Daniel wanders around scenes and comments on whatever is going on. But Sean can also discuss what is happening with him by highlighting objects to ensure he learns things.  Daniel tends to go to any interactable in the scene, but there’s an entirely different set of dialogue for Daniel compared to Sean.

Both in the story and in the gameplay, the key is how Daniel interacts with the world and learns about it.  The best way to explain this is in regards to the now genre ubiquitous breakdown of decisions at the end of the episode. Usually these show what percentage of the player base made each decision.

In Life is Strange 2, this focus on teaching Daniel results in the final decision breakdown being explained as how choices affect Sean, and how they affect Daniel. An example late in the episode shows that Daniel is learning from your actions in the story. He will treat people and react based on how Sean engages with the world. It’s an interesting version of the first season’s focus on long term consequences for short term decisions. 

Life is Strange 2 Teaching

Decisions mean nothing unless you care about the people and world that you’re affecting though.

Sean and Daniel are very different to Max and Chloe, but they’re very well realised. The slightly unreal dialogue was one of the big issues in season 1 that caused people to bounce off the series. Here, it seems to have gotten a lot better. It helps that the Diaz brothers are supposed to be fairly young, so any stilited dialogue or oddness is easier to rationalise as them being kids.

How the team achieve characterisation through action is especially impressive here. While every player’s Sean is likely to be interpreted differently through player choices, Sean is given little moments to actually be a character rather than a blank slate. Without player prompting, he sings along under his breath to music. He practices what he’s going to say to impress the girl he likes at a party. As for Daniel, his actions are even more impressive. He’s constantly wandering around the game world, balancing on logs, commenting on posters. Where he could just be an AI follower to be escorted, instead he seems to be an actual supporting character. As for the other characters in this world, character aesthetics and language are used to stellar effect to immediately convey impressions to the player. Really well designed, really well voice acted all round.

As for the game world, this is a story firmly grounded in reality, topped off with traditional Life is Strange wierdness. The story is unapologetically political. You’re playing a minority in America in October 2016. The US election campaigns are explicitly referenced and how the Latino protagonists deal with that environment in America is core to their story. It’s telling that the inciting incident for all the drama in the story is literally a racist xenophobic neighbour teen picking on a nine year old. It ends up making the overall decision making significantly more interesting. Ethically, when you’re in an environment that hates you for existing, and you have to protect someone important, what is permitted?

Life is Strange 2 Real World

So the decision making gameplay is different here from season one, and so are the puzzle mechanics. There’s a lot of world building and scene setting going on in this episode, so there’s only the one traditional puzzle sequence. Its very well designed though, as Sean has to direct Daniel to accomplish actions within the gameworld. It’s set from a fixed perspective where Sean can’t interact, and really makes something new and interesting out of the select object to interact game format.

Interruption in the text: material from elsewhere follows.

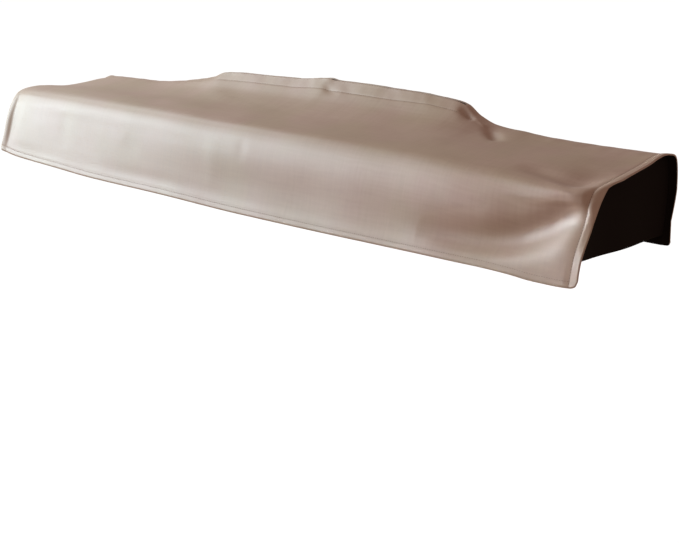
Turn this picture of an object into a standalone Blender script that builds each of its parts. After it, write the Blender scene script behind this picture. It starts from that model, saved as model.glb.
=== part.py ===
"""Dust cover for a long slab: a draped main panel with a slot in its top, and two end panels.

Lengths are in metres. Sections are written as depth y behind the front hem and height z above
the front hem; the finished cover is shifted so that the level that carries it, just under the
cloth, is at the origin. +X runs to the right along the cover, +Y to its back, +Z up.
"""

import bmesh
import bpy
import numpy as np

# Driving sizes
COVER_LENGTH = 1.300
CLOTH = 0.0015
HEM_CLOTH = 0.0025
HEM_WIDTH = 0.010
END_HEM_WIDTH = 0.014
STITCH_DRAW = 0.0005
SEAM_GAP = 0.0012
MID_DEPTH = 0.150
TOP_HEIGHT = 0.130

# Slot in the top
SLOT_LEFT = -0.275
SLOT_RIGHT = 0.285
RISE_DEPTH = 0.205
LIP_FOOT_DEPTH = 0.232
LIP_TURN = 0.003
LIP_FRONT_DEPTH = 0.2495
LIP_BACK_DEPTH = 0.2620
LIP_BACK_FOOT_DEPTH = 0.2690
LIP_HEM = 0.010

# Top of the cover
TOP_FRONT_RUN = 0.045
TOP_MID_DEPTH = 0.155

# Back drop, the same all along but for its slow waves
BACK_BROW = (0.2930, 0.1380)
BACK_CHEST = (0.3050, 0.0850)
BACK_KNEE = (0.3020, 0.0330)
BACK_HEM = (0.2980, -0.0060)
BACK_LIP_SLOPE = 0.80
BACK_WAVE = 0.0020
BACK_WAVE_LENGTH = 0.310

# Front drop and its turn into the top, from left to right
# x, then y and z of the hem, the shin, the knee, the chest, the collar and the brow
FRONT_SECTIONS = (
    (-0.650, -0.005, 0.026, -0.001, 0.042, 0.004, 0.060, 0.017, 0.096, 0.033, 0.122, 0.047, 0.137),
    (-0.600, -0.008, 0.020, -0.002, 0.037, 0.003, 0.055, 0.018, 0.100, 0.030, 0.127, 0.043, 0.1410),
    (-0.500, -0.009, 0.015, -0.002, 0.033, 0.004, 0.053, 0.019, 0.102, 0.029, 0.129, 0.043, 0.1430),
    (-0.380, -0.009, 0.009, -0.001, 0.030, 0.005, 0.052, 0.019, 0.102, 0.029, 0.130, 0.043, 0.1435),
    (-0.200, -0.008, 0.006, 0.001, 0.027, 0.006, 0.050, 0.018, 0.102, 0.029, 0.130, 0.043, 0.1430),
    (0.000, -0.008, 0.001, 0.001, 0.023, 0.007, 0.047, 0.017, 0.101, 0.029, 0.129, 0.043, 0.1425),
    (0.200, -0.008, 0.000, 0.001, 0.022, 0.007, 0.046, 0.017, 0.100, 0.029, 0.128, 0.043, 0.1415),
    (0.330, -0.007, 0.000, 0.002, 0.019, 0.008, 0.039, 0.017, 0.095, 0.029, 0.126, 0.043, 0.1400),
    (0.400, -0.007, 0.000, 0.001, 0.018, 0.010, 0.036, 0.017, 0.090, 0.029, 0.124, 0.042, 0.1370),
    (0.470, -0.006, 0.000, 0.003, 0.020, 0.014, 0.040, 0.021, 0.084, 0.031, 0.119, 0.042, 0.1325),
    (0.530, -0.005, -0.002, 0.005, 0.024, 0.023, 0.052, 0.030, 0.088, 0.0325, 0.1145, 0.040, 0.1280),
    (0.580, -0.005, -0.005, 0.008, 0.034, 0.031, 0.076, 0.034, 0.098, 0.0320, 0.1125, 0.0370, 0.1255),
    (0.610, -0.005, -0.005, 0.009, 0.040, 0.032, 0.081, 0.0355, 0.099, 0.0325, 0.1130, 0.0385, 0.1258),
    (0.625, -0.005, -0.0045, 0.009, 0.040, 0.032, 0.080, 0.0360, 0.099, 0.0350, 0.1130, 0.0430, 0.1262),
    (0.637, -0.004, -0.004, 0.009, 0.039, 0.032, 0.078, 0.0390, 0.098, 0.0420, 0.1120, 0.0570, 0.1270),
    (0.650, -0.004, 0.000, 0.007, 0.037, 0.034, 0.074, 0.047, 0.092, 0.060, 0.110, 0.080, 0.127),
)

# Top, from left to right
# x, then the height behind the brow, at mid depth, at the rise, at the lip's foot and at the crest
TOP_SECTIONS = (
    (-0.650, 0.1440, 0.1360, 0.1355, 0.1362, 0.1370),
    (-0.600, 0.1460, 0.1405, 0.1420, 0.1440, 0.1455),
    (-0.550, 0.1475, 0.1440, 0.1455, 0.1475, 0.1493),
    (-0.480, 0.1485, 0.1455, 0.1470, 0.1492, 0.1508),
    (-0.430, 0.1490, 0.1470, 0.1500, 0.1535, 0.1548),
    (-0.343, 0.1490, 0.1500, 0.1570, 0.1650, 0.1678),
    (-0.300, 0.1490, 0.1510, 0.1600, 0.1710, 0.1768),
    (-0.267, 0.1490, 0.1515, 0.1620, 0.1760, 0.1885),
    (-0.155, 0.1485, 0.1525, 0.1650, 0.1795, 0.1922),
    (-0.080, 0.1480, 0.1530, 0.1662, 0.1812, 0.1950),
    (-0.033, 0.1475, 0.1530, 0.1675, 0.1850, 0.2004),
    (-0.014, 0.1475, 0.1530, 0.1680, 0.1858, 0.2020),
    (0.005, 0.1475, 0.1530, 0.1675, 0.1842, 0.1999),
    (0.080, 0.1475, 0.1530, 0.1672, 0.1828, 0.1996),
    (0.150, 0.1475, 0.1530, 0.1668, 0.1822, 0.1977),
    (0.212, 0.1475, 0.1525, 0.1660, 0.1832, 0.1966),
    (0.264, 0.1475, 0.1525, 0.1638, 0.1792, 0.1918),
    (0.286, 0.1475, 0.1520, 0.1612, 0.1757, 0.1865),
    (0.310, 0.1470, 0.1510, 0.1575, 0.1665, 0.1705),
    (0.340, 0.1460, 0.1490, 0.1525, 0.1570, 0.1588),
    (0.393, 0.1440, 0.1465, 0.1490, 0.1520, 0.1538),
    (0.453, 0.1415, 0.1450, 0.1465, 0.1480, 0.1495),
    (0.540, 0.1365, 0.1430, 0.1450, 0.1470, 0.1485),
    (0.590, 0.1345, 0.1400, 0.1440, 0.1470, 0.1485),
    (0.620, 0.1345, 0.1390, 0.1435, 0.1475, 0.1490),
    (0.650, 0.1345, 0.1385, 0.1435, 0.1485, 0.1500),
)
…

The other change to gameplay is in the inventory system.
The game features an increased focus on inventory and item collection. Considering the story format has moved to a road trip, this is appropriate and adds a certain strategic element to the game.

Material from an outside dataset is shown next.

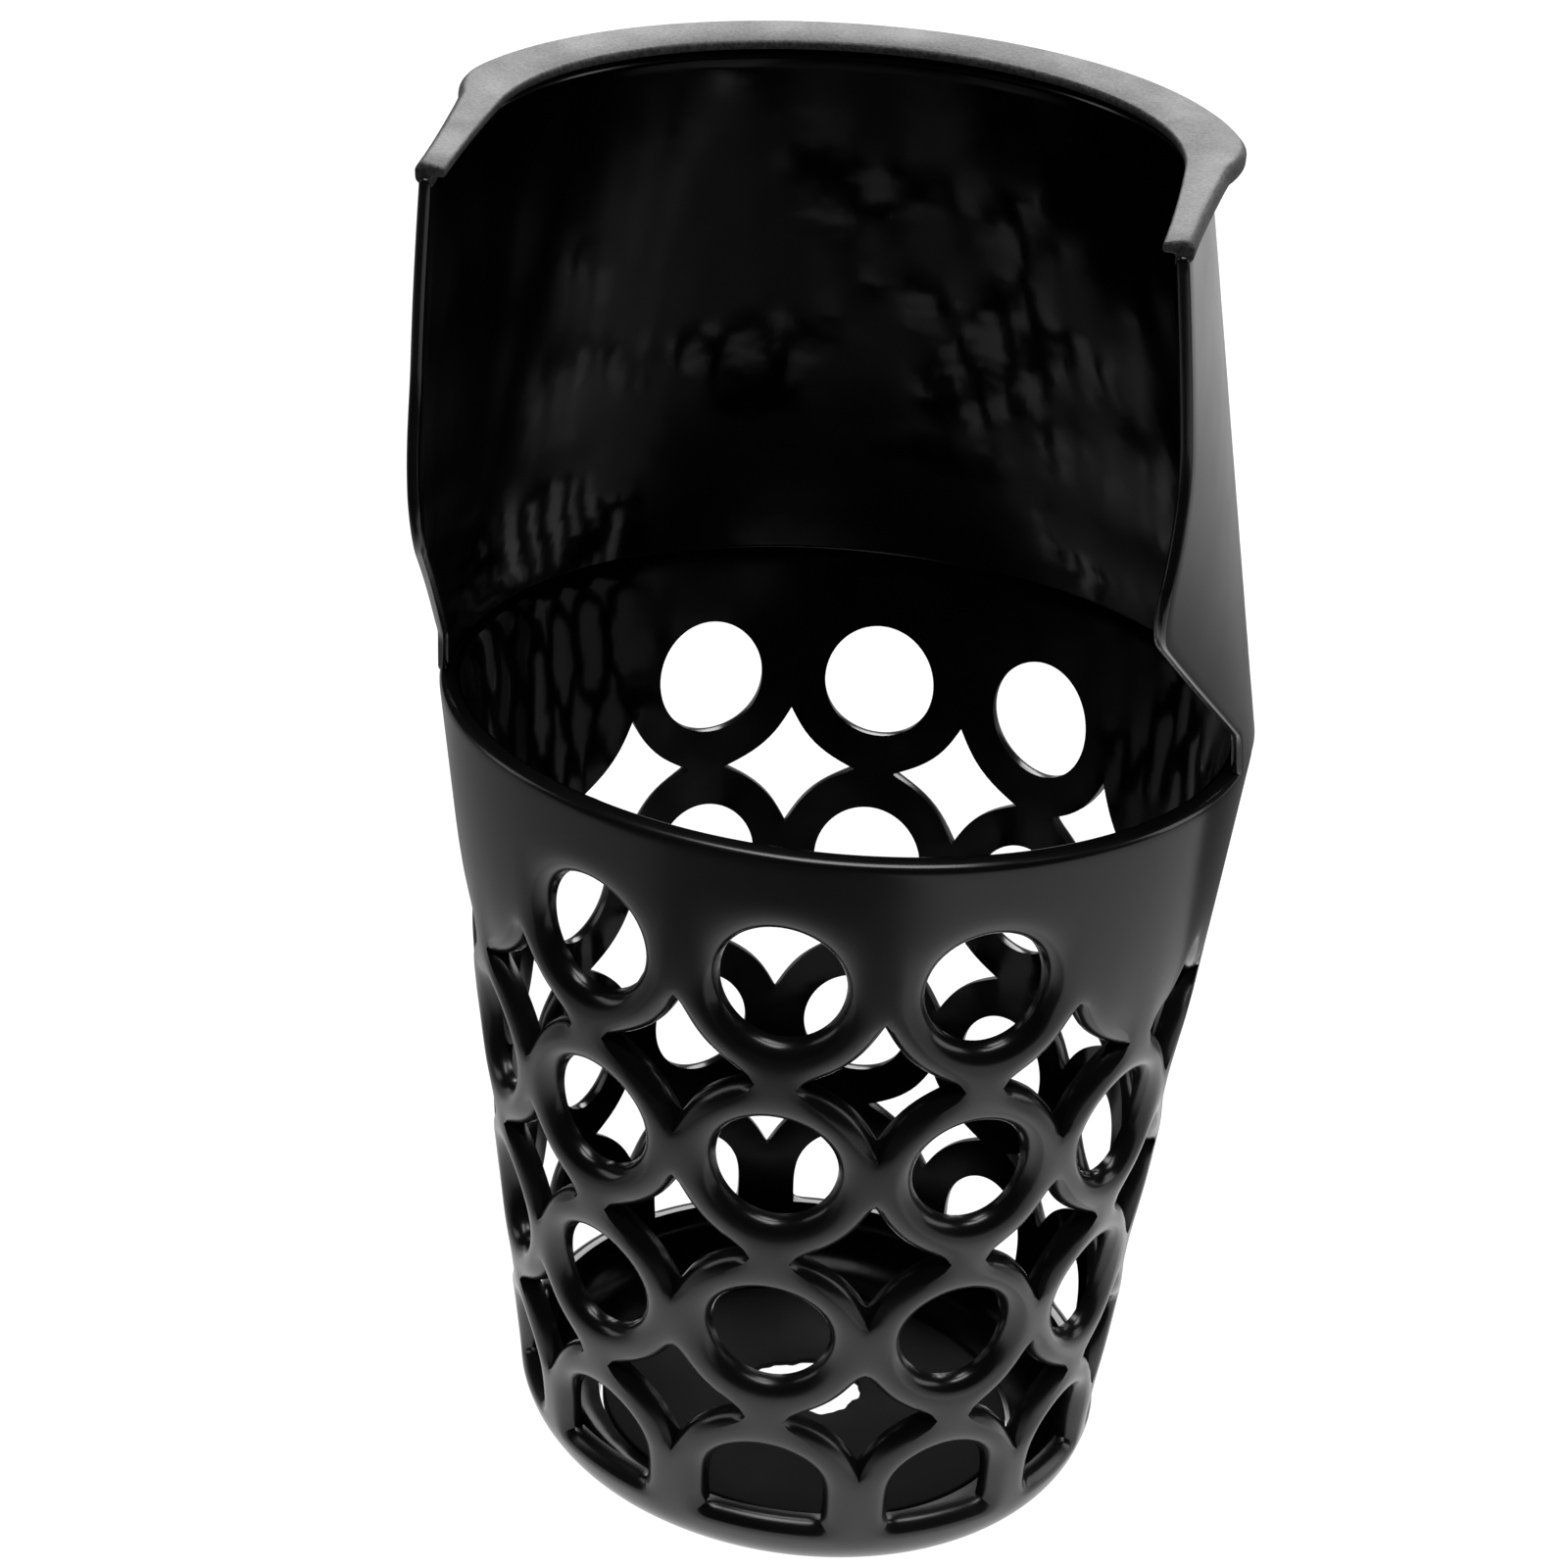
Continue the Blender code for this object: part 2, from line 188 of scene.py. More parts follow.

You’ve got to keep track of money, and decide when spending is worth it, and when other means of acquiring products is called for. (Read: Stealing) The issue is that you might not want to teach Daniel that stealing is allowed, but you also might want to keep him from starving.

It’s an interesting wrinkle in the usual adventure game format, and means that even the collection of items ends up being a considered part of the adventure.

Overall though, this is the same core game. Life is Strange 2 still features lushly designed environments, filled with collectibles and notes to flesh out the world. It still has the beautiful art style, where flat colours mix with gorgeous lighting to create an paintstroke artstyle.

Life is Strange 2 Daniel

Another plaudit should go to the animation team. They’ve done a spectacular job with the movements of Daniel, but also fixing the issues with lip sync and character eyes that were an issue in the first game. The flat shading of the rest of the games art style is contrasted with the eyes of the main characters, especially Daniel. They convey so much of the character, with his eyes having a twinkle that reflects his youth. Rather than the doll like flat orbs of the first game, something about these really captures the “life” of these characters.

It’s still the first episode of the season obviously. There’s time for things to go wrong. But this is a (mostly) clean break from the first game. Life is Strange 2 is a significant improvement, and making a statement about the story it wants to tell this time around. It’s hard not to be enthusiastic about that.